19:00 EST 21 Feb 2017 | Meridian Institute

In this commentary, Robert Hunter and Yvonne Harz-Pitre, co-chairs of Farming First, write that millennials (those aged between 18 and 30) are hungry for change. Their choices and opinions, they say, will have a huge influence on future trends, particularly food. Young people in the developed world, dubbed “Generation Yum” by author Eve Turow, care more about the quality, nutritional value and provenance of their food than previous generations. But, the authors ask, “can the agricultural community encourage this powerful cohort not only to care about food, but to actually shape its future by taking up careers in agriculture?” Hunter and Harz-Pitre not only believe it is possible, but that it is essential.
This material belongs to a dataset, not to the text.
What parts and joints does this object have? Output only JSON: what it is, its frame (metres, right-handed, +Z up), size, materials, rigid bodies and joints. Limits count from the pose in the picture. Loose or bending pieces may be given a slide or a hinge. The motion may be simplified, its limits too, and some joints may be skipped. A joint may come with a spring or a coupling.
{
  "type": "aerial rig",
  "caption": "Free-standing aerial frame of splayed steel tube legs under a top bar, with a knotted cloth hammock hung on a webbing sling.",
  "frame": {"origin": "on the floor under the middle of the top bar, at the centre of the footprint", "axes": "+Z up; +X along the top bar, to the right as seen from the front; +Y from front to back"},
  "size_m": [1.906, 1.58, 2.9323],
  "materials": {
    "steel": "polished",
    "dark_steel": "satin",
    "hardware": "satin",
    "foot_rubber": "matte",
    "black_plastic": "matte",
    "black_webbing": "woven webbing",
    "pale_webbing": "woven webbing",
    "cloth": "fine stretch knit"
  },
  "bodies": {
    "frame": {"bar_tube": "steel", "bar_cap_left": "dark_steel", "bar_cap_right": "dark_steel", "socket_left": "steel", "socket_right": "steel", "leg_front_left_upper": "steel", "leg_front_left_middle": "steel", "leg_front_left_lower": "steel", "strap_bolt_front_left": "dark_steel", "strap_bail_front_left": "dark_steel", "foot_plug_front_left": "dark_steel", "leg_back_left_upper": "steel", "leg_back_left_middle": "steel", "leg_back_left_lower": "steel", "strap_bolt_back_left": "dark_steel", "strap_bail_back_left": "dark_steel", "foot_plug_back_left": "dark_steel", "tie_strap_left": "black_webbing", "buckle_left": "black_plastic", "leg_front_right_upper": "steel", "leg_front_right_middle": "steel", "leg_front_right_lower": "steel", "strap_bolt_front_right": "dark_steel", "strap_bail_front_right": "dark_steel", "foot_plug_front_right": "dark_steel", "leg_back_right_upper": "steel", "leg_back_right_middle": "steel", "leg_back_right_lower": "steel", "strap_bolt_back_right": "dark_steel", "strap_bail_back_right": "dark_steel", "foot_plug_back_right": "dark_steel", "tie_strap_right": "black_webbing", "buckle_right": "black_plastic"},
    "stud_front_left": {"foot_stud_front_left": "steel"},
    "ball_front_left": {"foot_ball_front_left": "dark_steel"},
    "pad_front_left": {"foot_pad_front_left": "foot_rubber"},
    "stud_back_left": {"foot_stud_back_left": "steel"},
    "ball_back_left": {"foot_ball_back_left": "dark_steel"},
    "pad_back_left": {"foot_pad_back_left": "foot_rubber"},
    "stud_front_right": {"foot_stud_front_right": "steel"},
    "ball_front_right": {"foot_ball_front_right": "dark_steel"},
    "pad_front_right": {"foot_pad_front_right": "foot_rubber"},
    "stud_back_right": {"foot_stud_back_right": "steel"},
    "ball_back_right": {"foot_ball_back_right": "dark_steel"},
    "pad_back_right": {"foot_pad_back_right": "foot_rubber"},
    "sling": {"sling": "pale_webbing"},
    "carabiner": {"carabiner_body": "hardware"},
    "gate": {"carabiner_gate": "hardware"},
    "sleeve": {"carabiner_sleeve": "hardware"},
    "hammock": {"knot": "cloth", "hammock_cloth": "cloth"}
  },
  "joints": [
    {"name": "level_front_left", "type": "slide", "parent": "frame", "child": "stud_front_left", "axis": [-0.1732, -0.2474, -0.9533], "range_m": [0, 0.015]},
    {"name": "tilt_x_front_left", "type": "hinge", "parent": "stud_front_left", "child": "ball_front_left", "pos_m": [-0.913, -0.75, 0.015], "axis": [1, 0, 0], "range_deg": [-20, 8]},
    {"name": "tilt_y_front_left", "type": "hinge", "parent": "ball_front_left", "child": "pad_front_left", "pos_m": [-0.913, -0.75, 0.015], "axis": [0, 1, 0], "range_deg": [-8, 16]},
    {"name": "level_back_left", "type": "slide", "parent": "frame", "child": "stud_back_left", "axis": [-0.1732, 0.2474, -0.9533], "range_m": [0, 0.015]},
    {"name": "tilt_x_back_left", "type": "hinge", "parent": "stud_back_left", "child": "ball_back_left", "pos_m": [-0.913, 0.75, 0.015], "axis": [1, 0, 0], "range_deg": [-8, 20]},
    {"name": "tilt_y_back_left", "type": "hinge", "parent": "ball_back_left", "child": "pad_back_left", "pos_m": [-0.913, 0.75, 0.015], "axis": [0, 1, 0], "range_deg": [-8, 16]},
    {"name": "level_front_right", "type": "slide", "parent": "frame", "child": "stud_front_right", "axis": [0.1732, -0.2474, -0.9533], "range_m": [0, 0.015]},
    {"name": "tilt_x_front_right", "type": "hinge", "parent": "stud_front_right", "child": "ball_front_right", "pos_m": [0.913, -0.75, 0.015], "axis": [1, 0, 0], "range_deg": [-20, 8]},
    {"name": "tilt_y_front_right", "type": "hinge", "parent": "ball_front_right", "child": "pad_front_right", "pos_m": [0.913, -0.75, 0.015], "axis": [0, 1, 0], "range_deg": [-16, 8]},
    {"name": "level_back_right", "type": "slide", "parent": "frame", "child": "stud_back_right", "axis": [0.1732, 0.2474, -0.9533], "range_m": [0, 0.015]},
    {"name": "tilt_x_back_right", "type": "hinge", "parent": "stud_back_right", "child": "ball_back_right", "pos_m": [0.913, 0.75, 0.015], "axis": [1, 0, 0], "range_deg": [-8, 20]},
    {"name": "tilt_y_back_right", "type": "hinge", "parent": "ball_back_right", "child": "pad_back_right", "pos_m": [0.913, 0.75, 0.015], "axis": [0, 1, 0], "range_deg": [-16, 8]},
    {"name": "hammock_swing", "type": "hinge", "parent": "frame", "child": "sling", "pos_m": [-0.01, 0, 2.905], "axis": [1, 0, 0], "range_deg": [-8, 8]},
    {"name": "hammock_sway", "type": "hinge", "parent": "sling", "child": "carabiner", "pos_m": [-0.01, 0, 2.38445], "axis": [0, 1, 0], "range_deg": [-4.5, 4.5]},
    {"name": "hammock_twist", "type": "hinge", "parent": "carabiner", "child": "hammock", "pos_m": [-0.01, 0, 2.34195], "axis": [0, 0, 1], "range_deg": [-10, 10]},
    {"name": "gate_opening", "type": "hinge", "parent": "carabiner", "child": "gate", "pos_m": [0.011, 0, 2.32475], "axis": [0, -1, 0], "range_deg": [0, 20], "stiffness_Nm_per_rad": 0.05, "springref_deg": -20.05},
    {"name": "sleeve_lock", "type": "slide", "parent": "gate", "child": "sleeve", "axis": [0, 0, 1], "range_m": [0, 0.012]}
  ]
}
The first step, they say, is to shake off the stereotype that agriculture is just for aging farmers. Instead, they write, we need to tell the story of people like Victor Talen, a food scientist at HarvestPlus, who is helping develop more nutritious crops to combat malnutrition. The situation is similar in the developing world, where there is also an opportunity to involve young people in the agriculture sector. But we must communicate to young people that agriculture is a lucrative business opportunity, they say. “70% of Africans are farmers,” says Kinyua M’Mijjewe, the head of Corporate Affairs AME at Syngenta. “All of them want to become better farmers; all of them need services, so there is huge opportunity to serve them.” Tapping into youth’s passion for technology is another way to entice young people to work in agriculture. “The opportunities in agriculture have never been greater, or more diverse,” conclude Hunter and Harz-Pitre. “Our future food system is in the hands of the young—let us ensure they are empowered and equipped to make it fit for the next generation.”